Mi-mars, après quatre tentatives avortées, M. Kone et M. Diallo finissent par quitter la Macédoine. Ils arrivent au camp des demandeurs d’asile de Bogovadja, au sud de Belgrade. Sur place, les nouvelles sont bonnes : le passage en Hongrie n’est pas compliqué et coûte seulement deux cents euros par personne. Par contre, ils doivent se dépêcher. On raconte que les Hongrois veulent fermer la frontière dans les prochains jours. M. Diallo téléphone à sa famille au pays et reçoit l’argent. Le lendemain, après un trajet en taxi et plusieurs heures de marche, ils dépassent les bornes de la frontière et rencontrent une patrouille hongroise. M. Kone et M. Diallo, épuisés, s’arrêtent. C’est la deuxième fois qu’ils rentrent dans l’espace Schengen. « Asile ! Nous demandons l’asile ».

Debrecen

À Debrecen, à l’est de la Hongrie, les deux Ivoiriens sont confinés dans un camp militaire transformé en centre d’accueil pour les demandeurs d’asile. Le centre est ceint de hauts fils barbelés et l’accès interdit aux visiteurs. Dehors, de nombreux cafés Internet prospèrent sur les destins incertains des migrants. L’un d’eux est tenu par un Pakistanais. Des migrants occupent les postes. Certains écoutent de la musique, d’autres regardent du football ou encore naviguent sur des sites de rencontre. Mais la plupart parlent avec leur famille ou leurs amis afin d’annoncer leur arrivée aux portes de l’Europe de l’ouest. En 2013, le passage vers l’Autriche, l’Allemagne et la France est facile. À Budapest, pour cent cinquante euros, des taxis acheminent les migrants. Tous se préparent.

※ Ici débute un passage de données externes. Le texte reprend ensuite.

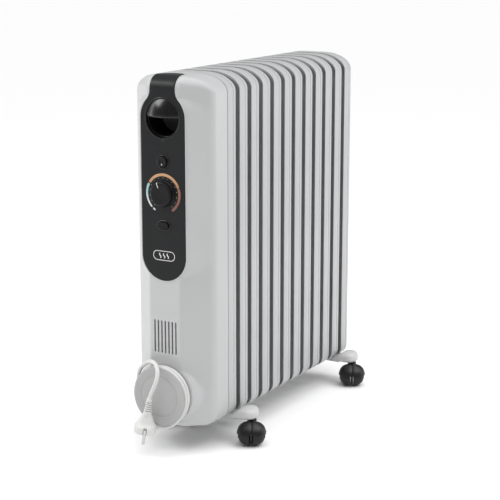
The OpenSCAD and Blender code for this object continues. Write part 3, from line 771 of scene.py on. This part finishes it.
# ---- Fascia ----
RECESS_HOLE = 33.4
PANEL_KEYS = (
    (601.6, 32.9), (604.2, 30.5), (607.0, 28.3), (610.5, 26.4), (614.5, 25.1), (619.0, 24.6), (624.0, 24.4),
    (631.0, 24.4), (638.0, 24.5), (645.0, 24.6), (651.0, 24.7), (656.0, 24.6), (661.0, 23.9), (665.5, 22.3),
    (669.5, 20.0), (673.0, 17.0), (676.0, 13.4), (678.2, 9.4), (679.5, 5.0), (680.0, 0.0),
)


def panel_half(s):
    """Half the fascia's width at a distance s along its middle, which is the height up to the top edge"""
    if s <= PANEL_LOW_Z:
        return math.sqrt(max(PANEL_R ** 2 - (PANEL_LOW_Z - s) ** 2, 0.0))
    if s <= RECESS_Z:
        return PANEL_R
    if s < PANEL_KEYS[0][0]:
        return math.sqrt(PANEL_R ** 2 - (s - RECESS_Z) ** 2)
    return blended(PANEL_KEYS, s)


def wrapped(x, s, out):
    """A point out above the skin, on the way up the front, over the top edge and back"""
    r = TOP_EDGE_R
    z1 = FIN_TOP - r
    if s <= z1:
        return x, FACE_Y - out, s
    turn = (s - z1) / r
    if turn < math.pi / 2:
        return x, FACE_Y + r - (r + out) * math.cos(turn), z1 + (r + out) * math.sin(turn)
    return x, FACE_Y + r + (s - z1 - r * math.pi / 2), FIN_TOP + out


def panel_stations():
    hole = RECESS_HOLE
    low = [PANEL_LOW_Z + PANEL_R * math.sin(math.radians(a)) for a in steps(-90, 0, 22)]
    level = steps(PANEL_LOW_Z, RECESS_Z - hole, 22)[1:-1]
    around = [RECESS_Z + hole * math.sin(math.radians(a)) for a in steps(-90, 90, 40)]
    around = [s for s in around if s < 601]
    return low + level + around + [601.6]


def panel_edge():
    """The fascia's outline in (x, s), from the bottom up the right side, closely spaced"""
    right = [(panel_half(s), s) for s in panel_stations()]
    keys = [(w, s) for s, w in PANEL_KEYS]
    tail = spline([(w, s, 0) for w, s in keys], 3)
    right = right[:-1] + [(max(p.x, 0.0), p.y) for p in tail]
    return right


def drawn_in(edge, by):
    """The right half outline moved inward by a distance"""
    out = []
    for i, (x, s) in enumerate(edge):
        x0, s0 = edge[max(i - 1, 0)]
        x1, s1 = edge[min(i + 1, len(edge) - 1)]
        if i == 0:
            x0, s0 = -x1, s1
        if i == len(edge) - 1:
            x1, s1 = -x0, s0
        dx, ds = x1 - x0, s1 - s0
        size = math.hypot(dx, ds) or 1.0
        out.append((max(x - ds / size * by, 0.0), s + dx / size * by))
    return out


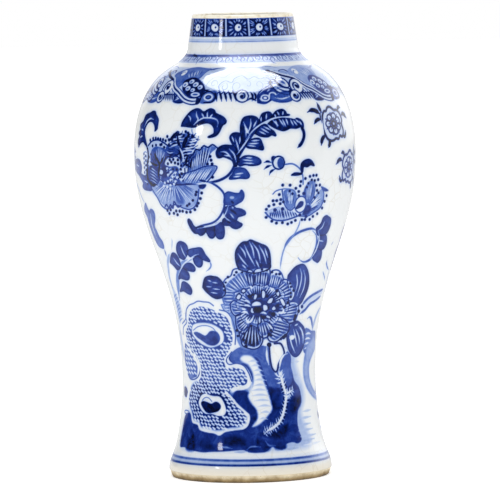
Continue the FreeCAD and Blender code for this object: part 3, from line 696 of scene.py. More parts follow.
# The large blossom in the middle has rows of petals drawn with fine strokes round a dark
# heart, dots along its rim, and a leaf above it and to each side.
def blossom(brush):
    """The large blossom between its three leaves."""
    brush.leaf([(-5.3, 115), (-6.5, 118), (-7, 121.5), (-6.5, 125), (-4.5, 128), (-2, 129.8), (0.5, 130),
        (2.3, 130.9), (5, 129.9), (8.5, 128.5), (11.5, 127.3), (13.5, 125), (14.6, 121.5), (15.1, 118),
        (14.8, 115), (8, 113), (2, 113)], 0.92, [[(1.6, 130), (3.6, 126), (4.6, 121)],
        [(3.4, 129.4), (7, 124.5), (8.6, 118.4)], [(7.4, 127.8), (10.6, 123), (12.6, 117.6)],
        [(-4, 127.4), (-1.6, 124.4), (-0.6, 121.4)], [(-5.4, 123.6), (-2.6, 119.8), (0.6, 116.6)],
        [(-1.2, 128.2), (1.4, 122.6), (5.2, 116.6)], [(11, 126.4), (13.2, 121)],
        [(-3, 117.6), (-0.6, 115.4)], [(5.6, 120), (8, 115.6)]])
    brush.leaf([(-33, 105), (-31.5, 108), (-29.5, 110.3), (-26, 111.2), (-23.5, 111), (-20.5, 110.5),
        (-18, 108.5), (-16, 105.5), (-16, 102), (-18, 100), (-22.5, 99), (-26, 99.8), (-29, 101.5),
        (-31.5, 103.3)], 0.9, [[(-28, 109), (-25.5, 108.3)], [(-24.5, 107.8), (-21, 107.5)],
        [(-30, 105.5), (-26, 105.3)], [(-25, 104.3), (-20, 104)], [(-27, 102.3), (-22, 101.8)]], vein=0.55)
    brush.leaf([(27.5, 109), (30, 112), (33, 114.8), (36, 116), (39, 116.3), (41.5, 115.3), (44.5, 112.8),
        (47, 109.5), (48.8, 105.5), (48.5, 101.5), (46.5, 98), (44, 95), (38, 93), (33, 95), (31, 100),
        (30, 105)], 0.84, [[(34, 113.8), (36, 110), (37.5, 106), (37, 101)],
        [(37, 114.8), (40, 110.5), (40.5, 105), (39, 99)], [(41, 113), (44, 108.5), (44.5, 103), (42, 98)]],
        vein=0.6)
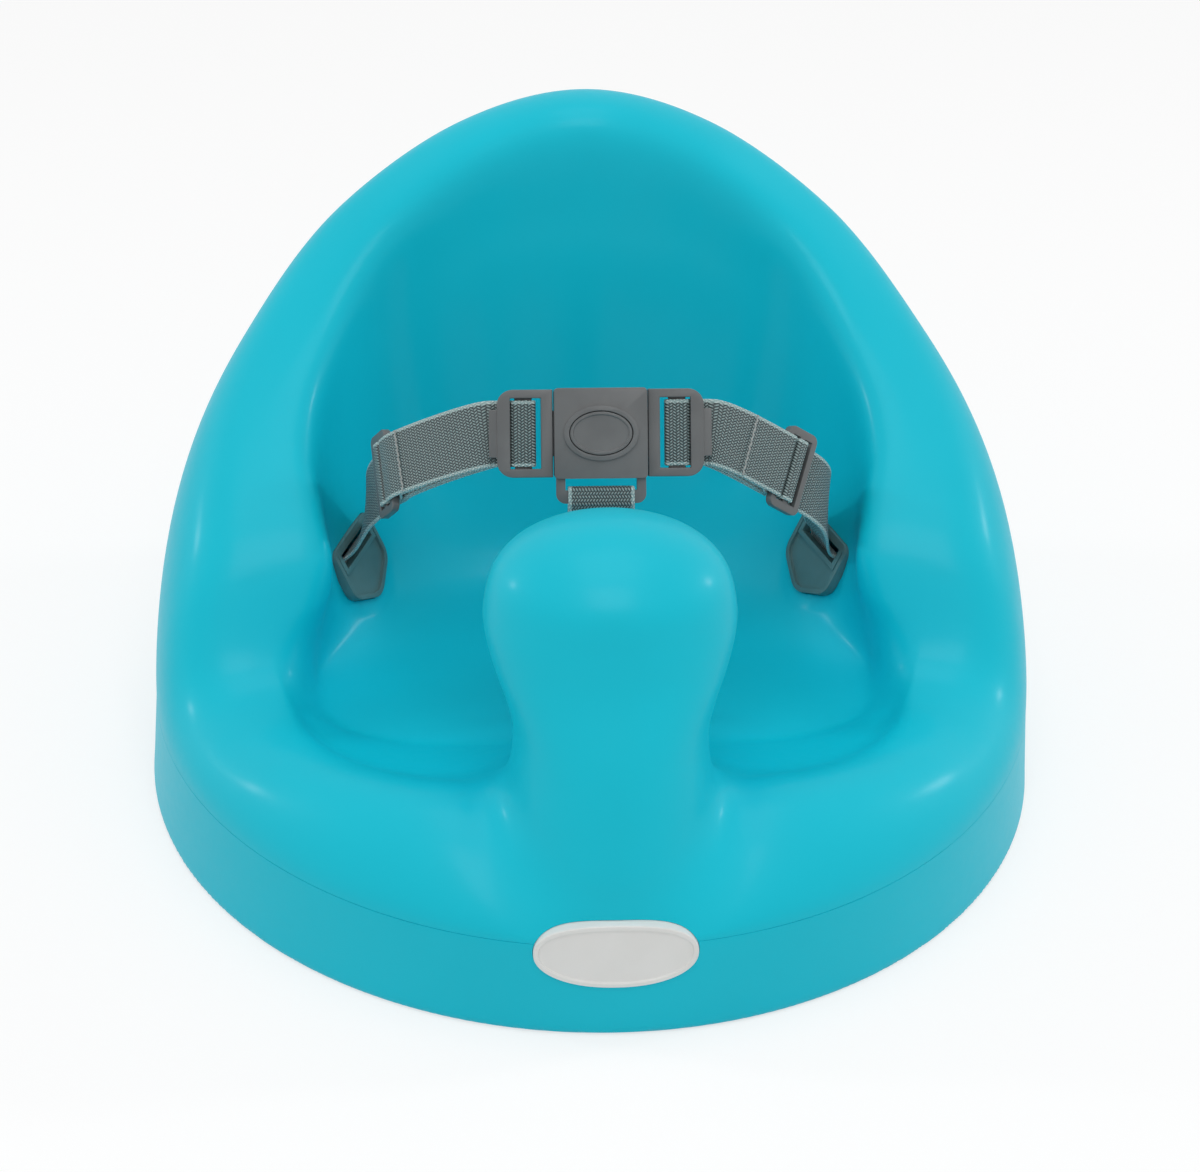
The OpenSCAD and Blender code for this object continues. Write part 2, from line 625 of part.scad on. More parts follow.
module waist_strap(side) {
    layer = web_t + soft_fit;
    top_h = bar_top + bend;
    low_h = -top_h - layer;
    // Sewn end round the slider's first bar, then the front layer to the tongue
    front = concat(
        [for (p = [[-bar_x - 12, top_h - layer], [-bar_x - 7, top_h - layer],
            [-bar_x - slider_bar - 0.6, -0.6 - bar_top], [-bar_x - slider_bar + 0.6, -top_h]]) in_slider(p)],
        [for (p = corner(-bar_x, -bar_top, -90, 0)) in_slider(p)],
        [for (p = corner(-bar_x, bar_top, 0, 90)) in_slider(p)],
        [for (i = [0:7]) [2 - i / 8, top_h + (under_lip - bend - top_h) * i / 8]],
        [for (p = corner(open_out, under_lip, 270, 180)) in_tongue(p)],
        [for (p = corner(mid_out, mid_top, 0, 90)) in_tongue(p)],
        [for (p = corner(mid_in, mid_top, 90, 180)) in_tongue(p)],
        [for (p = corner(mid_in, 0, 180, 270)) in_tongue(p)]);
    // Back layer to the slider, over its middle bar and down to the plate
    back = concat(
        [for (i = [0:8]) [1 + i / 8, -bend + (low_h + bend) * i / 8]],
        [for (p = arc([-bar_c - 2 * bend, low_h + bend], bend, -90, 0, 4)) in_slider(p)],
        [for (p = corner(-bar_c, bar_top, 180, 90)) in_slider(p)],
        [for (p = corner(bar_c, bar_top, 90, 0)) in_slider(p)],
        [for (p = arc([bar_c + 2 * bend, -bar_top], bend, 180, 270, 4)) in_slider(p)],
        [for (i = [0:15]) [3 + i / 16, -top_h * (1 - i / 16)]],
        [[4, 0], [4.5, 0]]);
    color(WEBBING) ribbon(concat(
        [for (p = concat(front, back)) on_spine(side, p)],
        [for (q = rod_loop(slot_run(side))) [rod_place(side, q), spine_up(side, 5)]]));
}

tail_end = 0.86;                        // where the crotch strap's sewn tail ends, on its rise

module crotch_strap() {
    // Places beside the buckle's bar, in the buckle's own upright plane
    function beside(p) = from_buckle([0, p[0], p[1]]);
    bar_low = loop_y;
    bar_high = loop_y + loop_bar;
    bar_front = loop_front;
    bar_back = loop_back;
    pan = [0, crotch_y, pan_h + plate_t / 2 - plate_sink];
    run = [0, rod_z - pan[2]];
    bottom = beside([bar_low, bar_front + bend]);
    pull = norm(bottom - pan) * 0.4;
    slack = bezier([pan, pan + [0, 0, pull], bottom - [0, -2, pull * 0.85], bottom], tail_end);
    sewn = [for (i = [12:-1:0]) let (q = rod_loop(run)[i]) rod_at_crotch + [0, q[0], q[1]]];
    rise = [for (i = [0:12]) bezier([pan, pan + [0, 0, pull], bottom - [0, -2, pull * 0.85], bottom], i / 12)];
    wrap = concat(
        [for (a = [90:-22.5:0]) beside([bar_high + bend * cos(a), bar_front + bend * sin(a)])],
        [for (a = [0:-22.5:-90]) beside([bar_high + bend * cos(a), bar_back + bend * sin(a)])]);
    tail_top = beside([bar_low, bar_back - bend]);
    tail = [tail_top, tail_top + [0, -1, -5], slack + [0, web_t + soft_fit + 0.6, 0]];
    color(WEBBING) ribbon([for (p = concat(sewn, rise, wrap, tail)) [p, [1, 0, 0]]]);
}

foam_seat();
badge_plate();
anchor_frame(-1) anchor_plate();  // anchor_plate_left
anchor_frame(1) anchor_plate();  // anchor_plate_right
crotch_frame() anchor_plate();  // anchor_plate_crotch
rod_frame(-1) retainer_rod();  // retainer_rod_left
rod_frame(1) retainer_rod();  // retainer_rod_right
translate(rod_at_crotch) retainer_rod();  // retainer_rod_crotch
waist_strap(-1);  // waist_strap_left
waist_strap(1);  // waist_strap_right
crotch_strap();
at_slider(-1) slider();  // slider_left
at_slider(1) slider();  // slider_right
buckle_front();
buckle_back();
buckle_button();
button_spring();
at_buckle() mirror([1, 0, 0]) tongue();  // tongue_left
at_buckle() tongue();  // tongue_right
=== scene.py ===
"""Looks of a baby floor seat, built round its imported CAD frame.

Metres in Blender, millimetres in the shape functions, which follow the part's
own. +Z is up, and the seat faces -Y.
"""
import math

import bmesh
import bpy
import numpy as np
from mathutils import Matrix, Vector
from mathutils.bvhtree import BVHTree
from mathutils.kdtree import KDTree


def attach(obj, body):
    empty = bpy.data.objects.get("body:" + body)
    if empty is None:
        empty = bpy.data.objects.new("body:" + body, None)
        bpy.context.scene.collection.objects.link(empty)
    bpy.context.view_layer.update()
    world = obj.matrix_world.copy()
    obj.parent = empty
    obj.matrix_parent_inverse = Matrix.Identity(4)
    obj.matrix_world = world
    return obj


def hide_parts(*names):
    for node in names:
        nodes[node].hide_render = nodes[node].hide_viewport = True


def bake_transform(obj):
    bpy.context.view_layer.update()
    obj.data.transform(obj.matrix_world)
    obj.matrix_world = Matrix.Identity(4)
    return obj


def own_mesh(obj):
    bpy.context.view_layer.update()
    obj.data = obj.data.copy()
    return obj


MM = 0.001
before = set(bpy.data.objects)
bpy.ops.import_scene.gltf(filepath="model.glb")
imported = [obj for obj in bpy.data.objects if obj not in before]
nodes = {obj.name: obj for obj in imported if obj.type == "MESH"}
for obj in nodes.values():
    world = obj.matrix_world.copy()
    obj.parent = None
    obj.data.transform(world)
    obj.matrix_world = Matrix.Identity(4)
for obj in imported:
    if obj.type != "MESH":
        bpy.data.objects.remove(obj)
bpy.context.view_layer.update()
scene = bpy.context.scene

# ---- Sizes, in millimetres, as in the part --------------------------------

base_r = 174.5
band_h = 39
band_draft = 3
back_h = 237
arm_h = 111
lip_h = 70
pan_h = 46
pommel_h = 166
pommel_w = 93
neck_w = 71
badge_w = 60
badge_h = 26.5
badge_z = 35.5
badge_proud = 1.2
web_w = 25
web_t = 1.2
plate_w = 37
plate_h = 30
plate_t = 4
plate_sink = 1.2
anchor_turn = 110
anchor_at = 0.46
crotch_y = -33
rod_d = 5
buckle_h = 34
buckle_w = 35
buckle_tilt = 30
tongue_w = 21
slider_bar = 2.6
slider_gap = 3.9
fit = 0.3
soft_fit = 0.3
buckle_at = np.array([-0.5, -24, 165])
slider_at = {-1: np.array([-82.0, 4, 131]), 1: np.array([75.0, -8, 138])}
slider_dir = {-1: np.array([-0.35, 0.62, -0.70]), 1: np.array([0.73, 0.30, -0.61])}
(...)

M. Kone et M. Diallo postent des photos sur Facebook. On les voit dans la neige puis posant devant une voiture de luxe ou un restaurant. Sous les photos, le même descriptif : « Nous sommes arrivés dans la vraie Europe ! ». Pendant l’année passée en Grèce, ils refusaient de parler de leur situation. Ils ne voulaient pas avoir à expliquer leurs échecs et expérimenter la honte. Maintenant qu’ils s’affichent sur Internet, victorieux, ils deviennent à leur tour des sources d’inspiration et d’information pour les futurs candidats au départ. Certains sont encore en Grèce, d’autres toujours au pays. M. Kone et M. Diallo les conseillent. Ils savent que la réussite de la traversée par Air Brousse dépend en grande partie de la quantité de courage, d’argent et de chance dont dispose chaque voyageur : « La principale difficulté de la voix terrestre, c’est à la frontière entre la Macédoine et la Serbie. Là, on ne maîtrise pas notre destin. Mais si vous avez l’argent, il faut que vous partiez dès demain. Vous devez être comme des guerriers. Soyez déterminés et n’oubliez pas que l’important, c’est pas la route. L’important c’est d’arriver à se faire une situation en Europe ».